10-second review: The student question approach with a poem, Karl Shapiro’s “Auto Wreck.” Taken from Teaching English, How To… Raymond Stopper, Xlibris, 2004.
With Karl Shapiro’s “Auto Wreck” as an example, I will explain how I taught and organized a discussion of a literary work.
Introducing the Poem.
The Poem, “Auto Wreck,” re-creates the aftermath of a terrible automobile accident.
As the teacher, I first needed to decide my reason for asking the students to read the poem. This poem, “Auto Wreck,” was the first poem in an introductory unit on poetry. I decided that my main reason for having the students read it was its “unpoetic” subject matter. This poem was not about love and hearts and flowers, but about the ugly experience of an auto accident. I wanted the students to understand that poems can be written about almost any human experience and that the poet uses the experience to raise questions about life. A second reason for reading the poem was to have the students explore how poetry differs from other types of writing—specifically, newspaper reports of automobile accidents.

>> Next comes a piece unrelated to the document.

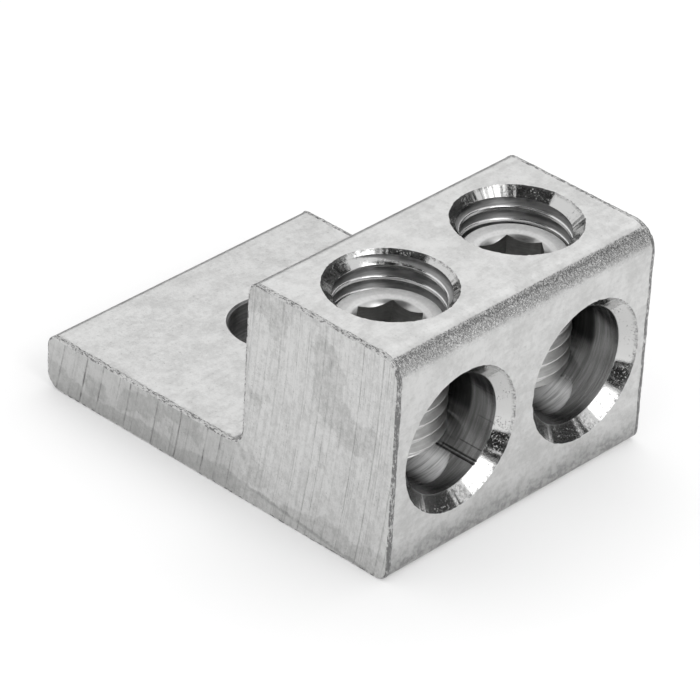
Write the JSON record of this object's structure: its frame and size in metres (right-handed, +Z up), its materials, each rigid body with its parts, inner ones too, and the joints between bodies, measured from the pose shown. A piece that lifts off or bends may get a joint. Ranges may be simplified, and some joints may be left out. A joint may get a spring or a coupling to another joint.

I began by asking students to tell how they felt about poetry, whether they had any favorite poems and whether they enjoyed reading poetry. A good many of the students said, “I never can understand poems. The language is confusing. The meaning is not plain. And when teachers tell us what it means, I don’t see it. So, I don’t read poetry on my own.” I ask students to tell about poems they have liked. Students usually remember some poems, especially those they read in elementary school and a few from middle school or junior high.

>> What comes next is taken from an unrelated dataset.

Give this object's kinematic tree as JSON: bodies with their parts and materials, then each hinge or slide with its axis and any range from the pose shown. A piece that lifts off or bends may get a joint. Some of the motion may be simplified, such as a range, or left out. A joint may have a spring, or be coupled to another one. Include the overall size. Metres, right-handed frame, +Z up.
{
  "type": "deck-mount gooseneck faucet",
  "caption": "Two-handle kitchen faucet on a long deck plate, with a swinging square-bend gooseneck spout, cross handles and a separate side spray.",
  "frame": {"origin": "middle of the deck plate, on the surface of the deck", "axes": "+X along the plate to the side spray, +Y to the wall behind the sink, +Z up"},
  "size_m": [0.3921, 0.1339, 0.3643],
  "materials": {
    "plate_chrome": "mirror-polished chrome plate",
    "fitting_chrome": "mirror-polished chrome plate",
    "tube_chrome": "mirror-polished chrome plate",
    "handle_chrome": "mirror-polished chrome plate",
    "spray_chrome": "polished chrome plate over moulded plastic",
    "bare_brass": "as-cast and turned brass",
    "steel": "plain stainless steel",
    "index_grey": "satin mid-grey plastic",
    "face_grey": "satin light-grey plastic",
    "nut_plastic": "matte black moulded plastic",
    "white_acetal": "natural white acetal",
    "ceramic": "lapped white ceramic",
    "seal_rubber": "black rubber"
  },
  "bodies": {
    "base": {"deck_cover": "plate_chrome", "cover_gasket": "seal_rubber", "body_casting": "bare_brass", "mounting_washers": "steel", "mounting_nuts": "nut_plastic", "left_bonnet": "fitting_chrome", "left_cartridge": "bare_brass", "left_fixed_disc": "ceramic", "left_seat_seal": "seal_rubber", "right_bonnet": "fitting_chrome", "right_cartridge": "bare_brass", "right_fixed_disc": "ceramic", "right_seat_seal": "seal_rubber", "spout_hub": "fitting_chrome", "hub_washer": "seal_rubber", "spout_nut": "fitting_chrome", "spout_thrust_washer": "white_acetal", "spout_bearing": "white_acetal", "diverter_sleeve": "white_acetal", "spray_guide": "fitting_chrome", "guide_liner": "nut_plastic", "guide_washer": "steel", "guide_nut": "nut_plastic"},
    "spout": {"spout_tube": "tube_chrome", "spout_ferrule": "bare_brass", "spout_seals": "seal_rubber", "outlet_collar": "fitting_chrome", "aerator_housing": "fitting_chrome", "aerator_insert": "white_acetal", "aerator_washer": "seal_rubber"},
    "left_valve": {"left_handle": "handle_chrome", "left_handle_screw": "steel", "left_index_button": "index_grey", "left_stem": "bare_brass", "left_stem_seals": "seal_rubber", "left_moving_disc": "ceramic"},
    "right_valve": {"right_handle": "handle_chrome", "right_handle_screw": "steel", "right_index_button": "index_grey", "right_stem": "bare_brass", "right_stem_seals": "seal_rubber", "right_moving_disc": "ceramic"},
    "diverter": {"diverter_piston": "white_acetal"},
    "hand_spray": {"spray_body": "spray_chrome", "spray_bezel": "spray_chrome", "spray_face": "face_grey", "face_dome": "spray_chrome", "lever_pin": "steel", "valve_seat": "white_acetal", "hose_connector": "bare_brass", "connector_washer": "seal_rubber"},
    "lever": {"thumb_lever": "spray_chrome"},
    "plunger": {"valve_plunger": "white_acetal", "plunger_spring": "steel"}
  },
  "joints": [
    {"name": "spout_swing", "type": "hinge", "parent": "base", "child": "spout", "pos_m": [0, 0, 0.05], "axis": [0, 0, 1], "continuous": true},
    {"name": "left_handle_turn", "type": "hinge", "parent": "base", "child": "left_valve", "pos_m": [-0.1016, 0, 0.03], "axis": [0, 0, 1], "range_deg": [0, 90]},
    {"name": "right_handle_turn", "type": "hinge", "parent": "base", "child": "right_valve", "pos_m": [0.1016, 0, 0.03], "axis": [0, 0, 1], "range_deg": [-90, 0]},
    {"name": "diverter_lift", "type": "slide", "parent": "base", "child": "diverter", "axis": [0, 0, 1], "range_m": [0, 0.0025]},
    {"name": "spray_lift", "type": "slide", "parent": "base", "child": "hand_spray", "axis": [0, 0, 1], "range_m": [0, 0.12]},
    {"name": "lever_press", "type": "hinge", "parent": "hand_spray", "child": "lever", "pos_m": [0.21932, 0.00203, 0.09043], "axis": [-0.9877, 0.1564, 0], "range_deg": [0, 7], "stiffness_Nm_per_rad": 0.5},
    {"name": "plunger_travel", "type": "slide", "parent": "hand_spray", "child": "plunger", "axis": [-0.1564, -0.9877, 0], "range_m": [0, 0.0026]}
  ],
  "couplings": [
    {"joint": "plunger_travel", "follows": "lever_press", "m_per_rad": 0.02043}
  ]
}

I introduced “Auto Wreck” by telling the students of my personal experience with an auto accident, in which I fell asleep at the wheel, barely avoided a head-on collision with a brick building and severed a telephone pole—at a time when cars did not have seat belts. I especially remembered my trip to the hospital in the ambulance that seemed to float along (an experience suggested in Shapiro’s poem). Had any students been in accidents? Those students who had been in accidents and those who knew people who had been in accidents reflected on what the accidents had meant to them in their lives.
I gave the students a copy of a newspaper report of an automobile accident. We analyzed the style and the tone of the report and agreed that it was straight reporting of the facts of the accident, together with the comments by the investigating officers and witnesses as to how the accident happened. Now I introduced the poem “Auto Wreck” by Karl Shapiro.